==== Entries provided ====

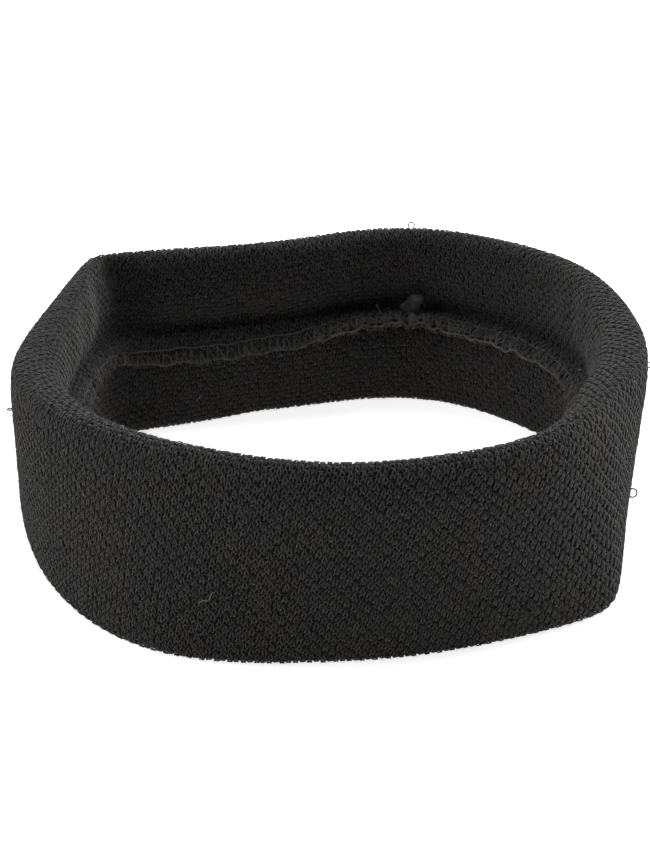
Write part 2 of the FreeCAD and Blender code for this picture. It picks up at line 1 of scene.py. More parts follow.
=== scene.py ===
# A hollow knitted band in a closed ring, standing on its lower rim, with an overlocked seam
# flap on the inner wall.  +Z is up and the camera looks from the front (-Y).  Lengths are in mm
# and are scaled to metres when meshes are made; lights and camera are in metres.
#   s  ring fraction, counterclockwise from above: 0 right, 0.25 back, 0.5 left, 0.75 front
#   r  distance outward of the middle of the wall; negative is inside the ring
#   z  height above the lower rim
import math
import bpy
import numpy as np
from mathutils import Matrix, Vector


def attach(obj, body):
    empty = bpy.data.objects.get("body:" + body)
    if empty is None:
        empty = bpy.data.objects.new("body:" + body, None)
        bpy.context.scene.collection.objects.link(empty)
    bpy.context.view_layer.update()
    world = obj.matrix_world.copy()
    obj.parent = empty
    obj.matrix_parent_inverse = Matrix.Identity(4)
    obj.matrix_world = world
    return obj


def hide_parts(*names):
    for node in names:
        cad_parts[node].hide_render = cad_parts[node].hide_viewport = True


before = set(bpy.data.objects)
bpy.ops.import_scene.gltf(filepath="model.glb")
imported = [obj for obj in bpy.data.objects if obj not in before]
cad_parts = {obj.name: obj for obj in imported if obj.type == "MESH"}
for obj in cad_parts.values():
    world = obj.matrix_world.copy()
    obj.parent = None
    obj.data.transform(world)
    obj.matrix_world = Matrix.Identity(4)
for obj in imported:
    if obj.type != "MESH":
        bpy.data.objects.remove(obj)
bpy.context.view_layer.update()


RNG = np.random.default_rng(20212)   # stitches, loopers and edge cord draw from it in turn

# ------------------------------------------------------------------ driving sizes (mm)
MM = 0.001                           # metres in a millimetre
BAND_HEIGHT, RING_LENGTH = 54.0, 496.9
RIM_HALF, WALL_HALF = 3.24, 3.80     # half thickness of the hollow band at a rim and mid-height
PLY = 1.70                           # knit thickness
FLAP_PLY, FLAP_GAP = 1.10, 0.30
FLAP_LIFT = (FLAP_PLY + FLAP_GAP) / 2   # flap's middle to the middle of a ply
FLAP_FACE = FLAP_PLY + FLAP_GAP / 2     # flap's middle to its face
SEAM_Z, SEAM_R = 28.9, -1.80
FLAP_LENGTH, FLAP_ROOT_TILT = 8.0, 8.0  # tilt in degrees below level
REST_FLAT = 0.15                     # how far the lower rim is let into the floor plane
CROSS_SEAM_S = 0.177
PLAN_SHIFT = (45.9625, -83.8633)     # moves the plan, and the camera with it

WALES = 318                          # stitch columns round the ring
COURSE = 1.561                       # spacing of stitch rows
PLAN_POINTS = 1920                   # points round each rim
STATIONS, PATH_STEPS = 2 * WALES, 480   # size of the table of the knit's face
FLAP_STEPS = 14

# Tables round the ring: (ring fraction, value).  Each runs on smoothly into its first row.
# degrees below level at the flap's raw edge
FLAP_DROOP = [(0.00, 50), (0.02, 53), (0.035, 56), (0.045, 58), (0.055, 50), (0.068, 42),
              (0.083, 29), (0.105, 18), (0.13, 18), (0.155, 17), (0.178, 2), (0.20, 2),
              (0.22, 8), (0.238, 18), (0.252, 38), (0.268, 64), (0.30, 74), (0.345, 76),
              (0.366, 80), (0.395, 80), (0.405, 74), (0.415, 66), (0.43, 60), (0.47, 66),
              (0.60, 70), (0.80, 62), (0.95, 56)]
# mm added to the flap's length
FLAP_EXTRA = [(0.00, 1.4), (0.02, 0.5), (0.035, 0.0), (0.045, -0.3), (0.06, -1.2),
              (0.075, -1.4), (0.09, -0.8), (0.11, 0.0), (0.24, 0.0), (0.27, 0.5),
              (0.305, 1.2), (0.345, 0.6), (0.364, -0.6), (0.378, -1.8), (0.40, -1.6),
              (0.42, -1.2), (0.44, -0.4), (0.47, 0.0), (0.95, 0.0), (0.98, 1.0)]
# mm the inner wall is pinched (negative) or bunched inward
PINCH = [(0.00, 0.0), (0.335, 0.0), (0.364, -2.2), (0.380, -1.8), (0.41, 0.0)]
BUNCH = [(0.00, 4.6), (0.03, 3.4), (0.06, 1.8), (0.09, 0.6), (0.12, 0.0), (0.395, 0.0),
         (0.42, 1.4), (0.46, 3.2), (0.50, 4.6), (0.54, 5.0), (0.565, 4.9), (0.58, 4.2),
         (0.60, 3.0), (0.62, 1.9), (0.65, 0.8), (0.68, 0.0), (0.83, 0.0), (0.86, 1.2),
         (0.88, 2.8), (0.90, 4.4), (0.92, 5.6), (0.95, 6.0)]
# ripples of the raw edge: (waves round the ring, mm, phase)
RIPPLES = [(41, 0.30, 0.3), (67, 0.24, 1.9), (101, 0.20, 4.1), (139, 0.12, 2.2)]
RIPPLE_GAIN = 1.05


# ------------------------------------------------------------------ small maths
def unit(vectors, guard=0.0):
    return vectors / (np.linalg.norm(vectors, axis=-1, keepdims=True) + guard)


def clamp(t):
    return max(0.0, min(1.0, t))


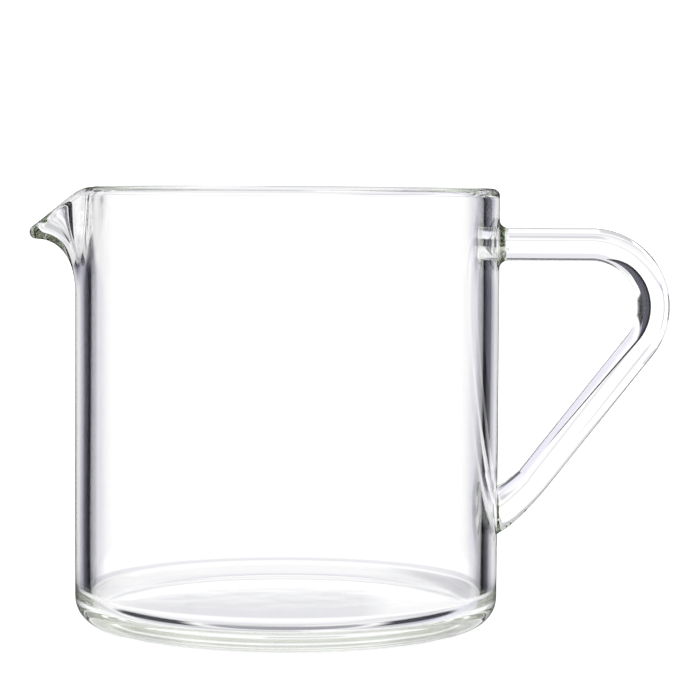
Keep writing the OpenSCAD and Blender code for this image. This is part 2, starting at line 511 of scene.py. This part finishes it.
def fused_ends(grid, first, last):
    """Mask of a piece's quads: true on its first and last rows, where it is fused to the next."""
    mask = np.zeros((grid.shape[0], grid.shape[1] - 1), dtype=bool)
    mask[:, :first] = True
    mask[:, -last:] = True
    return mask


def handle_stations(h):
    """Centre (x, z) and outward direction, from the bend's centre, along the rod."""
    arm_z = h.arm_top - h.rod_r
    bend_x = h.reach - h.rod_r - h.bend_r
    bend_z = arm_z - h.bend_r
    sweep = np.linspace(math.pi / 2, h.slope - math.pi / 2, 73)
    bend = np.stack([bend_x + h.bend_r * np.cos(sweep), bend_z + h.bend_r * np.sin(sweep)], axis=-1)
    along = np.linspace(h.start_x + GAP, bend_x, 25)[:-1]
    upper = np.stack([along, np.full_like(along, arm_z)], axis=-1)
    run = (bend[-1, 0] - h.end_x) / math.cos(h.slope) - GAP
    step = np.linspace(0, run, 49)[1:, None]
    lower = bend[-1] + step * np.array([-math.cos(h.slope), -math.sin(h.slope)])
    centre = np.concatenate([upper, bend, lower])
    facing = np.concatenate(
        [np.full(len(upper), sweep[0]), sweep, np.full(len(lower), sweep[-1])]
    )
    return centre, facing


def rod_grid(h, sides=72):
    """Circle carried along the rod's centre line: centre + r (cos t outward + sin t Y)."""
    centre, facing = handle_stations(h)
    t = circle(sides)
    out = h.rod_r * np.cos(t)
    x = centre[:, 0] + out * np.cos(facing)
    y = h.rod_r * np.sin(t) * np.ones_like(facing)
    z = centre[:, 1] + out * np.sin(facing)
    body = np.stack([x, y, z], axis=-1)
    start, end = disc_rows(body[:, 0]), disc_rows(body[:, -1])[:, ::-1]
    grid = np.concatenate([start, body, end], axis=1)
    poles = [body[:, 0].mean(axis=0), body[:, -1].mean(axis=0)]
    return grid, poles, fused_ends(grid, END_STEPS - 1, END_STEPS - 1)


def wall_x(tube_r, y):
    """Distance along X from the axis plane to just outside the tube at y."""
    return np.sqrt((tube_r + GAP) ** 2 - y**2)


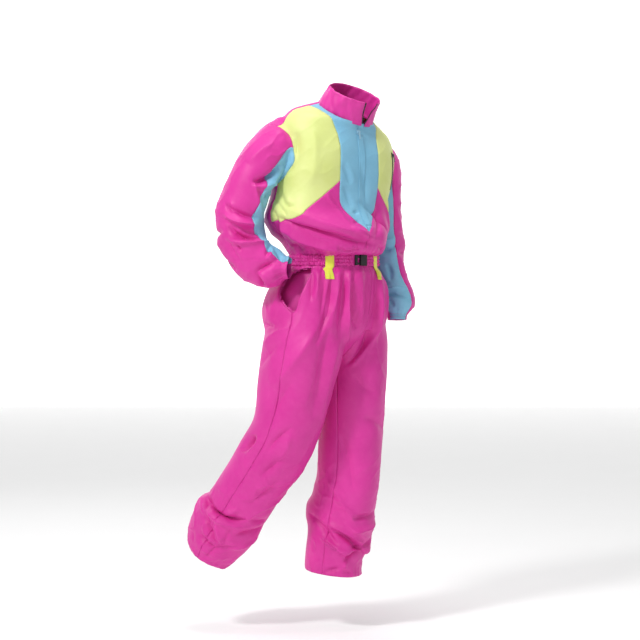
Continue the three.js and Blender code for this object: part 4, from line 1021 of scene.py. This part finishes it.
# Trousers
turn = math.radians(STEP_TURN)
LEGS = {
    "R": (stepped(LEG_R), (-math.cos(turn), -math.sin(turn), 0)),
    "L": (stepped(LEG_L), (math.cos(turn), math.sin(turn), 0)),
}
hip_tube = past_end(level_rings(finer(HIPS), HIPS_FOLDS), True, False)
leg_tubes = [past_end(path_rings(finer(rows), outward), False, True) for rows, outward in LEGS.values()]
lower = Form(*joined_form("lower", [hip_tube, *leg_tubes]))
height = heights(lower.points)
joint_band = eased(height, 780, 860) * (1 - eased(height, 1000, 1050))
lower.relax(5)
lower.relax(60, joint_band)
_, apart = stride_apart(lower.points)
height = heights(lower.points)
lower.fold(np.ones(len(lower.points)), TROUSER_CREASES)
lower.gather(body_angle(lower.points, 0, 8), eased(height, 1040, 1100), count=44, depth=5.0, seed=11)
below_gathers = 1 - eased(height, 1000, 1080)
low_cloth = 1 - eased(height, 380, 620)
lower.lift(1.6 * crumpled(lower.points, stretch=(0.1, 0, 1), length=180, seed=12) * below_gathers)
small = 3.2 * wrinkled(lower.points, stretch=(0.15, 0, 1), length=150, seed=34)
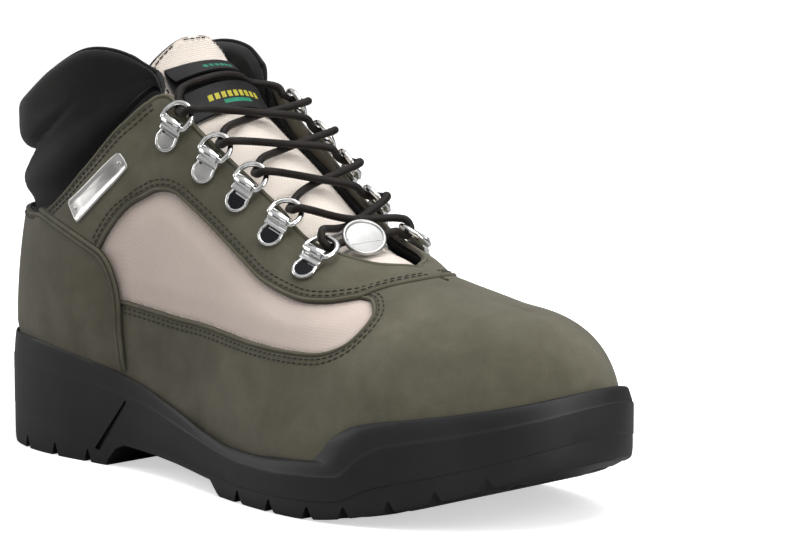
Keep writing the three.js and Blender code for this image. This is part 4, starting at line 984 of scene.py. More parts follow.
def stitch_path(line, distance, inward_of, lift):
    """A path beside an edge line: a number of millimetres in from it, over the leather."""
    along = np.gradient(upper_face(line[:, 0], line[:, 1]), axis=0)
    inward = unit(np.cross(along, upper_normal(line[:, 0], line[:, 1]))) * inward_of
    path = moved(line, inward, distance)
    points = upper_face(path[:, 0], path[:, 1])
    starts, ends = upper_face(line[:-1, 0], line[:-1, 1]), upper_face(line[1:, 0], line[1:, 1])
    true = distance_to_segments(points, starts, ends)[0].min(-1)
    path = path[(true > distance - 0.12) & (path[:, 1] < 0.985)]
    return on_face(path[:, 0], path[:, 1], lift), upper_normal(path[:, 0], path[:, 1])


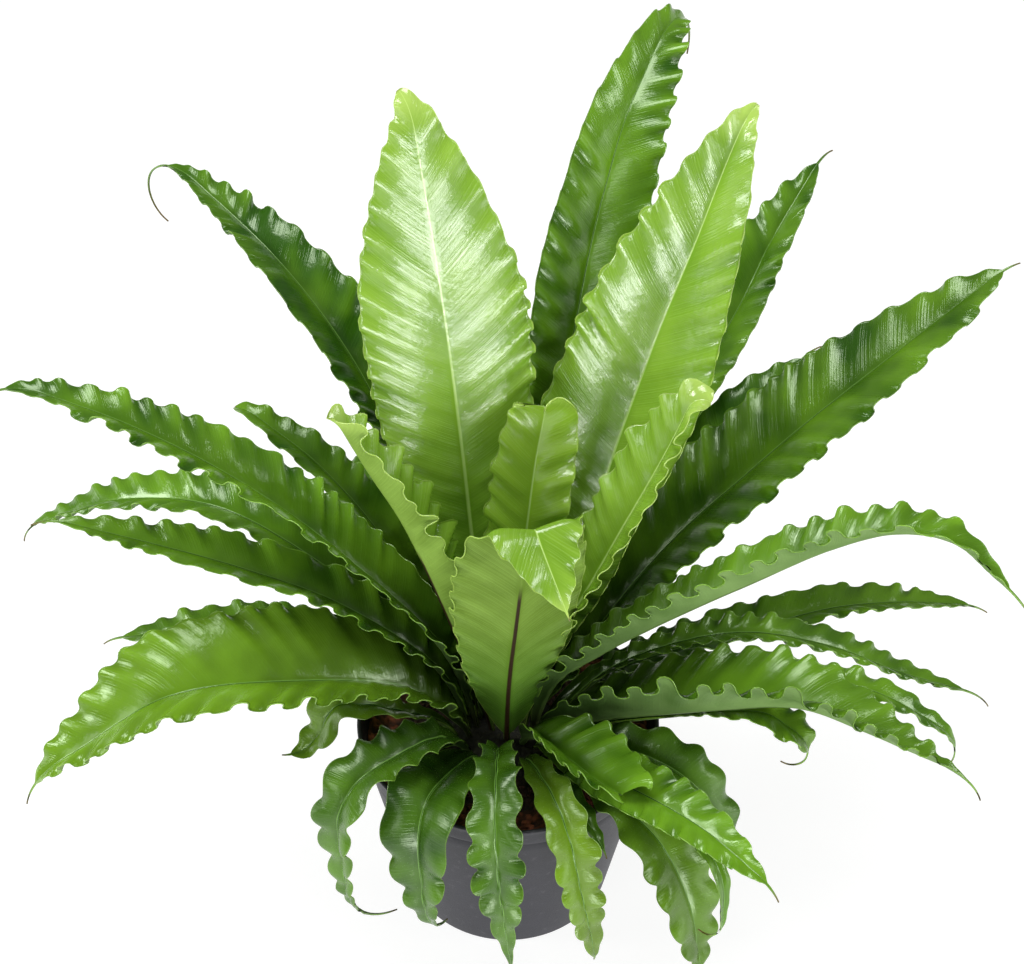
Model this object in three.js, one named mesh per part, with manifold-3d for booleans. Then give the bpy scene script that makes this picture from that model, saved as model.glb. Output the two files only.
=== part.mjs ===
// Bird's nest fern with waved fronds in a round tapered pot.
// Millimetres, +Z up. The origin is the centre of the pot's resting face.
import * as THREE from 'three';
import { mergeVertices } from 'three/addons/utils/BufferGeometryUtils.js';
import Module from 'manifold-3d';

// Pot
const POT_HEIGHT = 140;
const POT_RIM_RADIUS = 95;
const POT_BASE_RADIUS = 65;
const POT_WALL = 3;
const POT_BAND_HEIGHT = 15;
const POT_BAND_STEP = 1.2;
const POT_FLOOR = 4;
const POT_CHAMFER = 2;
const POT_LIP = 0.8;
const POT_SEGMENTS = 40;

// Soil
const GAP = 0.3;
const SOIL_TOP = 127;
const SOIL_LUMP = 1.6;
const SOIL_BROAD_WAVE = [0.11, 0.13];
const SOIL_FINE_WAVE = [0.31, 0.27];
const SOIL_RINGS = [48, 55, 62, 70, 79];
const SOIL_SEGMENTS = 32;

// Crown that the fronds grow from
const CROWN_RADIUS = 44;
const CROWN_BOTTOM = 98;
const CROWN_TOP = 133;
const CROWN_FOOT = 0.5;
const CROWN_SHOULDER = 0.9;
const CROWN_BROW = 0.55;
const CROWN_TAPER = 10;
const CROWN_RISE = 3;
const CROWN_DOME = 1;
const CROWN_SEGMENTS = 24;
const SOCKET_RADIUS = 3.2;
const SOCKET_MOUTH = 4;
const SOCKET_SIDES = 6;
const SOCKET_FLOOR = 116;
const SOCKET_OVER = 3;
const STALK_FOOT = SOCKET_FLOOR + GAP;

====

Required work: Every line from the one containing "before = set(bpy.data.objects)" through the one containing "RNG = np.random.default_rng(20212)" is to be given again exactly, both ends included, and no line outside that range.

Exercise response:
before = set(bpy.data.objects)
bpy.ops.import_scene.gltf(filepath="model.glb")
imported = [obj for obj in bpy.data.objects if obj not in before]
cad_parts = {obj.name: obj for obj in imported if obj.type == "MESH"}
for obj in cad_parts.values():
    world = obj.matrix_world.copy()
    obj.parent = None
    obj.data.transform(world)
    obj.matrix_world = Matrix.Identity(4)
for obj in imported:
    if obj.type != "MESH":
        bpy.data.objects.remove(obj)
bpy.context.view_layer.update()


RNG = np.random.default_rng(20212)   # stitches, loopers and edge cord draw from it in turn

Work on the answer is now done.